--- START ---

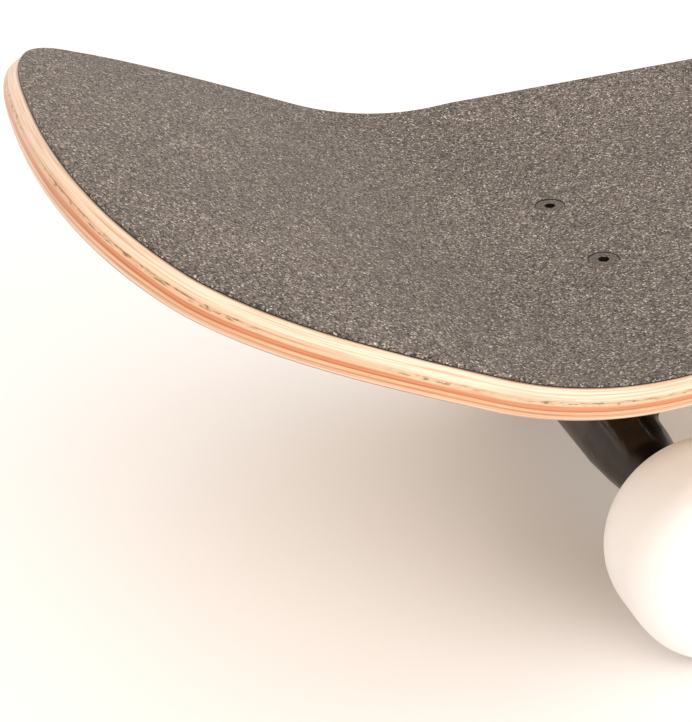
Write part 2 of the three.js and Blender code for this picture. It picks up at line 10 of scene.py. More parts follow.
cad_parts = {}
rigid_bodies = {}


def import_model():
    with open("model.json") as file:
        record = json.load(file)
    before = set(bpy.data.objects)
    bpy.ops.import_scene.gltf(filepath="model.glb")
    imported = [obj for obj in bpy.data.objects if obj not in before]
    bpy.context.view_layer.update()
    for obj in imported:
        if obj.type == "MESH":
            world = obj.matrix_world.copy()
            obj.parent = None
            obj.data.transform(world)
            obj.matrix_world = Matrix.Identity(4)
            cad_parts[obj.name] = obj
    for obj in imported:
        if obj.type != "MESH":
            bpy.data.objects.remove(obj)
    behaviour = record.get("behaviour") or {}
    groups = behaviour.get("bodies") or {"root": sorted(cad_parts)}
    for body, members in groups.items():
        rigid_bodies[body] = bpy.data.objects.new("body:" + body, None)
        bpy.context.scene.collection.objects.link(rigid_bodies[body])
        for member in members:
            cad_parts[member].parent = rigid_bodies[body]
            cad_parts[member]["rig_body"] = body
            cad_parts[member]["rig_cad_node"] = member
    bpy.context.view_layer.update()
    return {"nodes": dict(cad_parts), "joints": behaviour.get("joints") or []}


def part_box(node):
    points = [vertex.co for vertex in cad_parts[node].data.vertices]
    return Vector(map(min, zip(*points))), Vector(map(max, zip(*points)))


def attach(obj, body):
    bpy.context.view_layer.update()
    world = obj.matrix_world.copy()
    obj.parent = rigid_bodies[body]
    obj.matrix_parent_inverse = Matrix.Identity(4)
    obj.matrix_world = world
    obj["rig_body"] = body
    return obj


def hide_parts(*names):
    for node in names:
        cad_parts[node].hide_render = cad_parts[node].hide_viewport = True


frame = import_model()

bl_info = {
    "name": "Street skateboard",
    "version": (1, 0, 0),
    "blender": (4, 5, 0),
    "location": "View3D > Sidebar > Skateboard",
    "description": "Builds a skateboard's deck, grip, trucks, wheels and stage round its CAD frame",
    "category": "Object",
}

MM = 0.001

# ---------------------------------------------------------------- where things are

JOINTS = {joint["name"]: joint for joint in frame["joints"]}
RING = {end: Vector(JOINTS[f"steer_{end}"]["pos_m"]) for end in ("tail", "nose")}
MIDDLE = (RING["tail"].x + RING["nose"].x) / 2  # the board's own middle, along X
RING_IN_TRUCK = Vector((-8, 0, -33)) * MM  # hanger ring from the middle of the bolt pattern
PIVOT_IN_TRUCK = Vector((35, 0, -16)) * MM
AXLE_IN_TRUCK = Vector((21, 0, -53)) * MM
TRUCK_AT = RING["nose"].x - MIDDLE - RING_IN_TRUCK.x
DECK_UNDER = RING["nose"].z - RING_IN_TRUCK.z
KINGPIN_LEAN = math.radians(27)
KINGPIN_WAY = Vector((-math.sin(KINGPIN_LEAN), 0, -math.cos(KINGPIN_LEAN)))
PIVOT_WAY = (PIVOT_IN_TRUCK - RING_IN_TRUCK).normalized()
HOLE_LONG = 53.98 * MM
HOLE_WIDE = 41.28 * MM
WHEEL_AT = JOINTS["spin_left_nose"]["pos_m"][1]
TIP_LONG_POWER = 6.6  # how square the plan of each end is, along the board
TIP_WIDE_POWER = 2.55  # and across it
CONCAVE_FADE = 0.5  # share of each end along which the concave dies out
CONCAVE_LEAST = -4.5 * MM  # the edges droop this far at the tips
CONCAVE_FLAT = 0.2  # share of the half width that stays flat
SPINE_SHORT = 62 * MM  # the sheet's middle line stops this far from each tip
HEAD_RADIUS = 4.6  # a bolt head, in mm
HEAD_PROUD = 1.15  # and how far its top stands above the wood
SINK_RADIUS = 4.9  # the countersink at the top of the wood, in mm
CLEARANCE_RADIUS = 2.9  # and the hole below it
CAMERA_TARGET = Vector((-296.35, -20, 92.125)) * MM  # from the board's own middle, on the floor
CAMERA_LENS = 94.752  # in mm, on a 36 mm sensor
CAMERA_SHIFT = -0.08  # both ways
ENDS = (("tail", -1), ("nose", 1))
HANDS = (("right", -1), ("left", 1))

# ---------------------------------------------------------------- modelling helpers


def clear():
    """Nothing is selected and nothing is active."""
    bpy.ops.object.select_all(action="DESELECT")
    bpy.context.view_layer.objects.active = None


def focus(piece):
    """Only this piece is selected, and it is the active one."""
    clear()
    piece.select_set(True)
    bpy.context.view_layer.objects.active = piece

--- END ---

• [AIM] Copy out each line exactly.

• [RESULT]
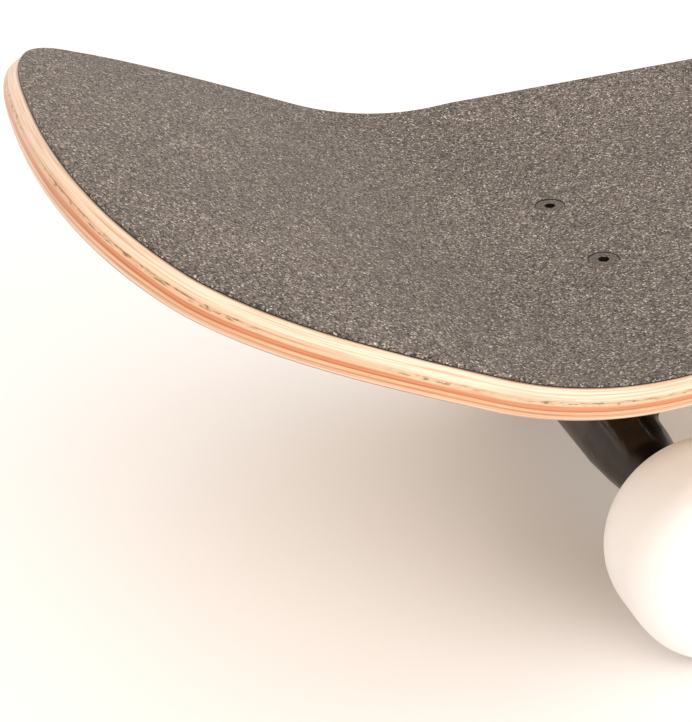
Write part 2 of the three.js and Blender code for this picture. It picks up at line 10 of scene.py. More parts follow.
cad_parts = {}
rigid_bodies = {}


def import_model():
    with open("model.json") as file:
        record = json.load(file)
    before = set(bpy.data.objects)
    bpy.ops.import_scene.gltf(filepath="model.glb")
    imported = [obj for obj in bpy.data.objects if obj not in before]
    bpy.context.view_layer.update()
    for obj in imported:
        if obj.type == "MESH":
            world = obj.matrix_world.copy()
            obj.parent = None
            obj.data.transform(world)
            obj.matrix_world = Matrix.Identity(4)
            cad_parts[obj.name] = obj
    for obj in imported:
        if obj.type != "MESH":
            bpy.data.objects.remove(obj)
    behaviour = record.get("behaviour") or {}
    groups = behaviour.get("bodies") or {"root": sorted(cad_parts)}
    for body, members in groups.items():
        rigid_bodies[body] = bpy.data.objects.new("body:" + body, None)
        bpy.context.scene.collection.objects.link(rigid_bodies[body])
        for member in members:
            cad_parts[member].parent = rigid_bodies[body]
            cad_parts[member]["rig_body"] = body
            cad_parts[member]["rig_cad_node"] = member
    bpy.context.view_layer.update()
    return {"nodes": dict(cad_parts), "joints": behaviour.get("joints") or []}


def part_box(node):
    points = [vertex.co for vertex in cad_parts[node].data.vertices]
    return Vector(map(min, zip(*points))), Vector(map(max, zip(*points)))


def attach(obj, body):
    bpy.context.view_layer.update()
    world = obj.matrix_world.copy()
    obj.parent = rigid_bodies[body]
    obj.matrix_parent_inverse = Matrix.Identity(4)
    obj.matrix_world = world
    obj["rig_body"] = body
    return obj


def hide_parts(*names):
    for node in names:
        cad_parts[node].hide_render = cad_parts[node].hide_viewport = True


frame = import_model()

bl_info = {
    "name": "Street skateboard",
    "version": (1, 0, 0),
    "blender": (4, 5, 0),
    "location": "View3D > Sidebar > Skateboard",
    "description": "Builds a skateboard's deck, grip, trucks, wheels and stage round its CAD frame",
    "category": "Object",
}

MM = 0.001

# ---------------------------------------------------------------- where things are

JOINTS = {joint["name"]: joint for joint in frame["joints"]}
RING = {end: Vector(JOINTS[f"steer_{end}"]["pos_m"]) for end in ("tail", "nose")}
MIDDLE = (RING["tail"].x + RING["nose"].x) / 2  # the board's own middle, along X
RING_IN_TRUCK = Vector((-8, 0, -33)) * MM  # hanger ring from the middle of the bolt pattern
PIVOT_IN_TRUCK = Vector((35, 0, -16)) * MM
AXLE_IN_TRUCK = Vector((21, 0, -53)) * MM
TRUCK_AT = RING["nose"].x - MIDDLE - RING_IN_TRUCK.x
DECK_UNDER = RING["nose"].z - RING_IN_TRUCK.z
KINGPIN_LEAN = math.radians(27)
KINGPIN_WAY = Vector((-math.sin(KINGPIN_LEAN), 0, -math.cos(KINGPIN_LEAN)))
PIVOT_WAY = (PIVOT_IN_TRUCK - RING_IN_TRUCK).normalized()
HOLE_LONG = 53.98 * MM
HOLE_WIDE = 41.28 * MM
WHEEL_AT = JOINTS["spin_left_nose"]["pos_m"][1]
TIP_LONG_POWER = 6.6  # how square the plan of each end is, along the board
TIP_WIDE_POWER = 2.55  # and across it
CONCAVE_FADE = 0.5  # share of each end along which the concave dies out
CONCAVE_LEAST = -4.5 * MM  # the edges droop this far at the tips
CONCAVE_FLAT = 0.2  # share of the half width that stays flat
SPINE_SHORT = 62 * MM  # the sheet's middle line stops this far from each tip
HEAD_RADIUS = 4.6  # a bolt head, in mm
HEAD_PROUD = 1.15  # and how far its top stands above the wood
SINK_RADIUS = 4.9  # the countersink at the top of the wood, in mm
CLEARANCE_RADIUS = 2.9  # and the hole below it
CAMERA_TARGET = Vector((-296.35, -20, 92.125)) * MM  # from the board's own middle, on the floor
CAMERA_LENS = 94.752  # in mm, on a 36 mm sensor
CAMERA_SHIFT = -0.08  # both ways
ENDS = (("tail", -1), ("nose", 1))
HANDS = (("right", -1), ("left", 1))

# ---------------------------------------------------------------- modelling helpers


def clear():
    """Nothing is selected and nothing is active."""
    bpy.ops.object.select_all(action="DESELECT")
    bpy.context.view_layer.objects.active = None


def focus(piece):
    """Only this piece is selected, and it is the active one."""
    clear()
    piece.select_set(True)
    bpy.context.view_layer.objects.active = piece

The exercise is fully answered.